◆ **What is being asked**: Beginning with the first line below, please repeat the material exactly, ending with the line that includes "const backingClearance = 0.4;".

+++

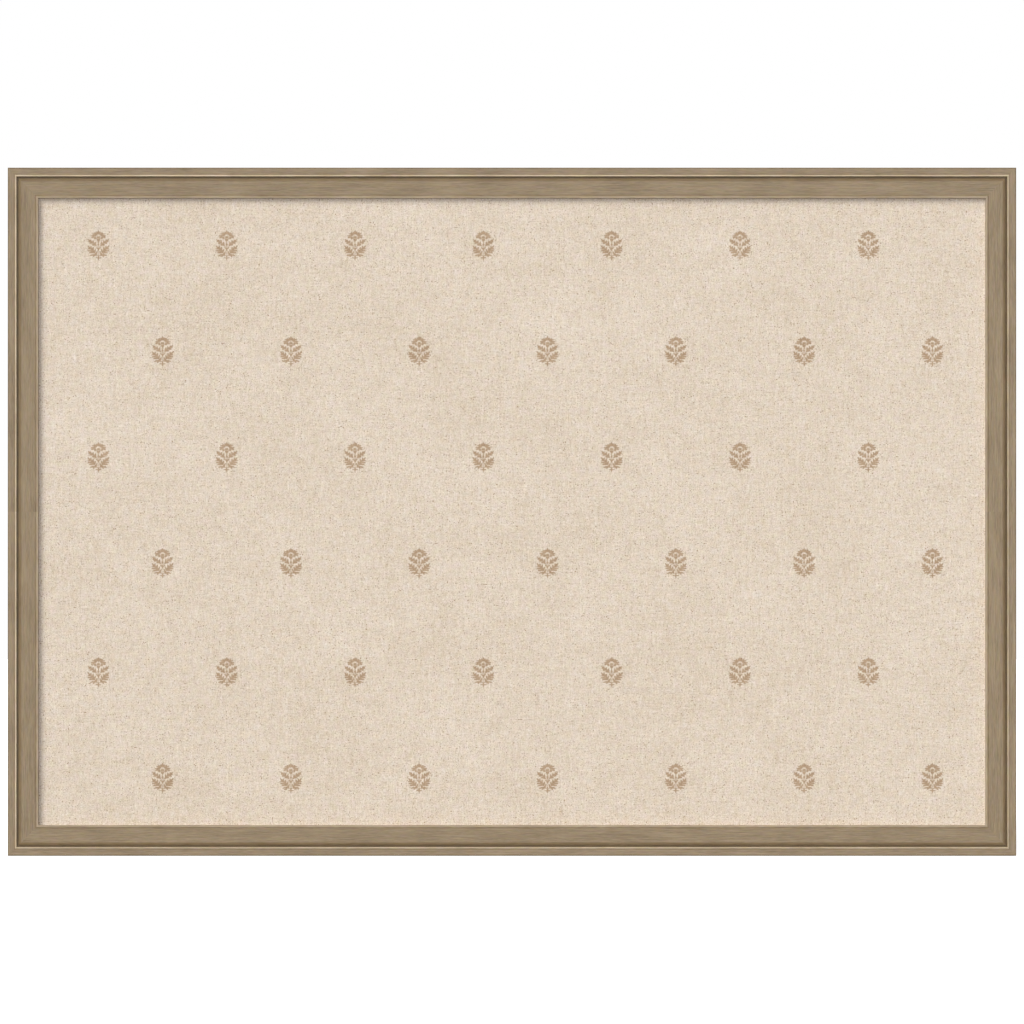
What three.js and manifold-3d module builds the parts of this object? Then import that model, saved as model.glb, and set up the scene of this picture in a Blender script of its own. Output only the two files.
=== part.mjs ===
// Pin board: cork on hardboard, covered in linen, held in a mitred picture moulding that hangs from
// two D-ring strap hangers. Millimetres, with X to the right as seen from the front, Z up and the
// front facing -Y. The origin is the middle of the flat outer face of the bottom edge.
import * as THREE from "three";
import { mergeVertices } from "three/addons/utils/BufferGeometryUtils.js";
import Module from "manifold-3d";

const wasm = await Module();
wasm.setup();

// Covered panel: its outside size with the linen on, and the layers from front to back.
const panelLength = 914.4;
const panelHeight = 609.6;
const coverThickness = 0.7;
const corkThickness = 6;
const hardboardThickness = 3;
const backingThickness = 2.5;
const layerGap = 0.1;
const turnBackWidth = 30;
const backingClearance = 0.4;

// Moulding: the widths across its face from the outer edge to the sight edge, and depths from the
// plane of the outer band.
const outerBandWidth = 6.9;
const beadWidth = 1.8;
const grooveWidth = 1.4;
const coveWidth = 2.6;
const innerBandWidth = 13.2;
const quirkWidth = 0.8;
const lipWidth = 2.4;
const outerEdgeRadius = 0.8;
const beadRise = 0.45;
const grooveDepth = 4;
const coveDepth = 1.8;
const innerBandDepth = 1.2;
const quirkDepth = 0.4;
const lipRise = 0.2;
const lipFall = 0.35;
const ledgeDepth = 6.5;
const lipOverlap = 6.35;
const panelClearance = 0.8;
const backRecess = 3.5;
const mitreGlueLine = 0.02;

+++

◆ **Complete response**:
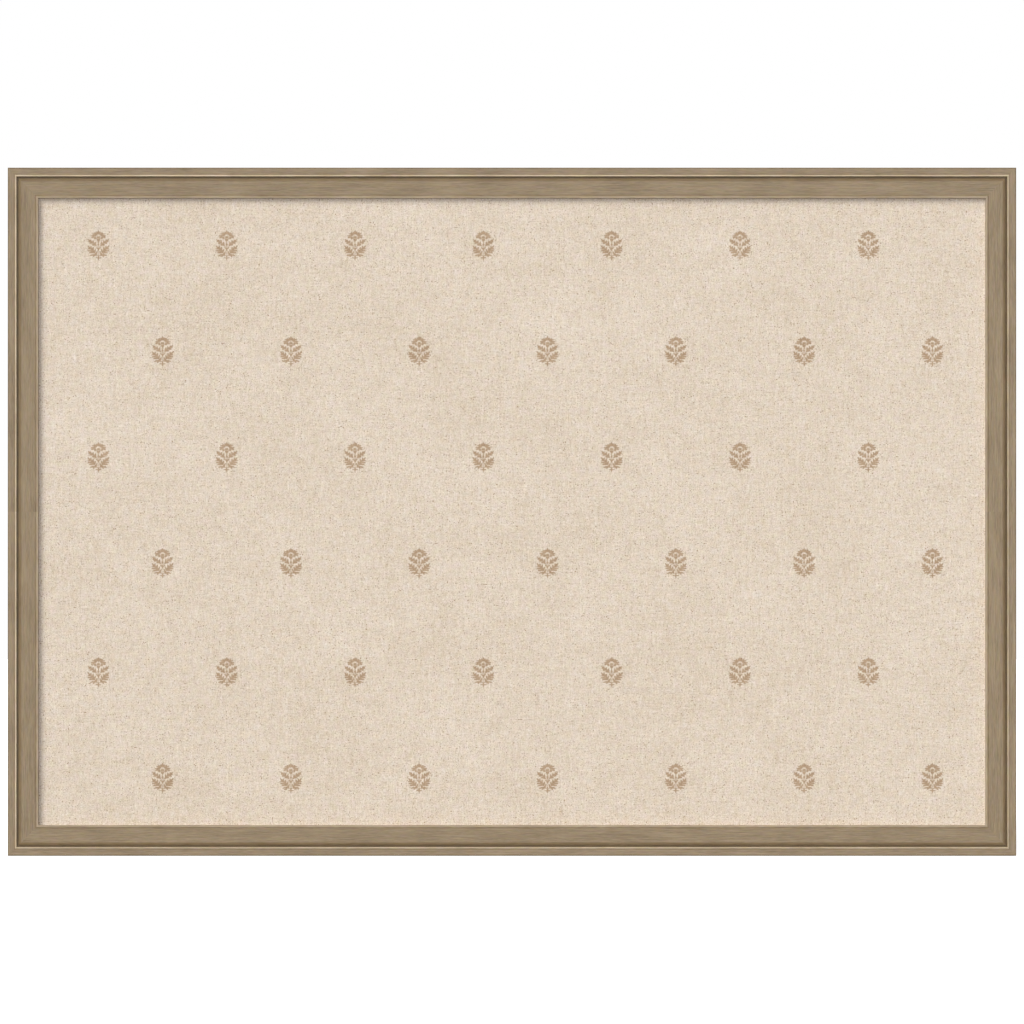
What three.js and manifold-3d module builds the parts of this object? Then import that model, saved as model.glb, and set up the scene of this picture in a Blender script of its own. Output only the two files.
=== part.mjs ===
// Pin board: cork on hardboard, covered in linen, held in a mitred picture moulding that hangs from
// two D-ring strap hangers. Millimetres, with X to the right as seen from the front, Z up and the
// front facing -Y. The origin is the middle of the flat outer face of the bottom edge.
import * as THREE from "three";
import { mergeVertices } from "three/addons/utils/BufferGeometryUtils.js";
import Module from "manifold-3d";

const wasm = await Module();
wasm.setup();

// Covered panel: its outside size with the linen on, and the layers from front to back.
const panelLength = 914.4;
const panelHeight = 609.6;
const coverThickness = 0.7;
const corkThickness = 6;
const hardboardThickness = 3;
const backingThickness = 2.5;
const layerGap = 0.1;
const turnBackWidth = 30;
const backingClearance = 0.4;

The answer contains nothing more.